We are not scared of your tactics – UTAG’s Prof Gyampo to NLC
The University Teachers Association of Ghana (UTAG) says it is not frightened by legal and other actions being used by the National Labour Commission (NLC) to bring to an end the teachers’ ongoing strike action.
According to the Secretary elect of UTAG, Professor Ransford Van Gyampo, the union is interested in the government finding a lasting solution to their request than resorting to long litigations, which were not answers to the matter.
The associate professor of political science publicly bemoaned the mechanism being deployed by the arbiter between unions and the government, the NLC. Prof Gyampo said this does not inure to the benefit of both parties, and by extension, students who are at the receiving end of the strike.

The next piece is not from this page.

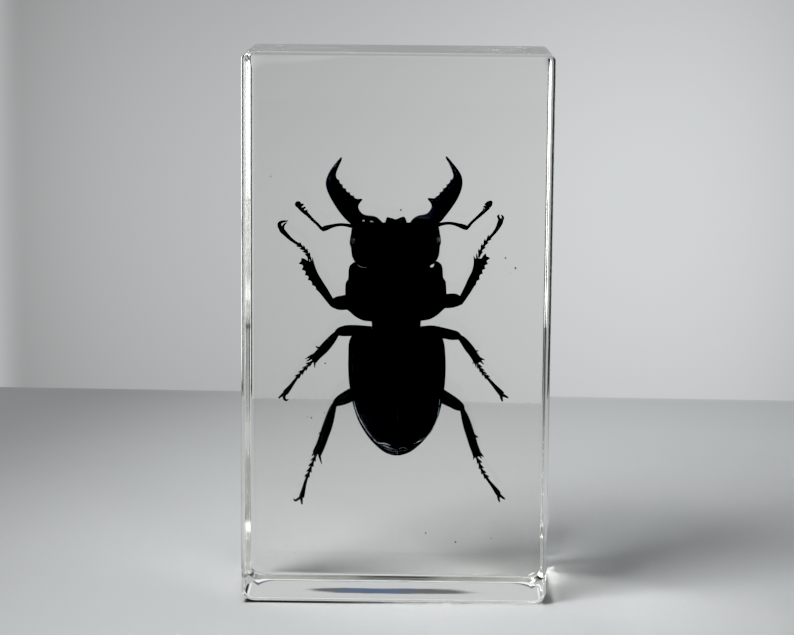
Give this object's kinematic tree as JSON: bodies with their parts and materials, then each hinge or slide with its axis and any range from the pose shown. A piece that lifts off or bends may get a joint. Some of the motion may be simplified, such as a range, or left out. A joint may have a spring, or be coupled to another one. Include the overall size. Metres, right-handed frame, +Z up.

He reiterated that they are not intimidated by the court action by the NLC to force them back into lecture halls.
“You go to court and at the same time you invite us that we should come and meet…you go to court, forgetting that the law professors who teach the law are in the universities. So you cannot intimidate them,” the professor said in a radio interview on the morning of Friday, August 13.
“Those who teach the law and producing the lawyers are in the universities, so they are not intimidated by these manoeuvres. So they went to court, UTAG also went to court and set aside whatever they sent to court,” he said.
“We are not interested in the protracted litigation that undermines the interest of our students but clearly, it appears that those negotiating on behalf of the government failed”.
Prof Gyampo then urged the president, Nana Addo Dankwa Akufo-Addo, to resort to a mechanism that a former president, John Agyekum Kufuor, adopted during his tenure of office when a similar issue occurred on the labour front.
“I would respectfully appeal to President Akufo-Addo to go the J. A. Kufuor way. In 2004, when Kufuor was elected for a second term, there was a similar strike action. Kufuor called the Finance Minister and asked him to pay the amount involved, and then agreed on a road map and there was peace,” he said.
Prof Gyampo was contributing to discussions monitored by The Ghana Report on Friday on the Asaase Breakfast Show.
On the same show, a former United Nations (UN) Senior Governance Adviser, Prof Baffour Agyeman-Duah, has urged the government to immediately take action to meet with UTAG to address the demands of the striking lecturers.
According to him, the labour unrest on the educational front ‘is not healthy for the nation.”
He therefore said, “my prayer is that the government and the unions will find a common ground quickly, resolve it. “I am hoping that very soon the issue will be resolved so that the students will go back to the classroom,” Prof Agyeman-Duah added.
The NLC had threatened to slap UTAG with a contempt charge for defying a court order to suspend its ongoing strike.
The executive secretary of the commission, Ofosu Asamoah, said last week that “the NLC will take UTAG back to court to seek compliance, as well as seek punitive actions against them”.
UTAG, on Monday, August 2, 2021, began a nationwide strike over what they say is the government’s refusal to heed their calls to improve the university teachers’ conditions of service, including research allowances and salaries.
The government had said it was confident the concerns of the association will be resolved. However, negotiations failed when both sides showed no commitment to back down on their demands.
Universities call off exams
Meanwhile, the University of Ghana (UG) and the Kwame Nkrumah University of Science and Technology (KNUST) have suspended indefinitely, their end of second-semester examinations.
The suspension of the exams by the two universities is because of the ongoing industrial action by the University Teachers Association of Ghana (UTAG).
At a Business and Executive Meeting held on Friday, August 6, the Management of UG resolved to terminate the end-of-semester exams for first and final-year students.
“The Business and Executive Committee of the University of Ghana at its meeting of 6th August 2021, decided to postpone the upcoming Level 100 and Level 400 second semester 2020/2021 academic year examinations due to the ongoing strike actions,” part of a statement issued by the Registrar,” Emelia Agyei-Mensah read.
In addition, the university has adjourned the resumption of school for level 200 and level 300 batches for the second semester.
The university also noted that though it remained open, academic activities would resume when services were restored.
Similarly, KNUST, has called off the end of semester exams for students.
“It is announced for the information of all students and staff that due to the ongoing strike by UTAG, the end-of-semester examinations originally scheduled for Monday, 9th August 2021 to Friday 20th August 2021 have been temporarily suspended until further notice.”
This was contained in a statement issued on Friday, August 6, by the university and endorsed by the Deputy Registrar in charge of Academic Affairs at the KNUST, Margaret Dzisi.
Mrs Dzisi added that a new schedule for the examinations will be released at the appropriate time,” and apologised for any inconvenience caused.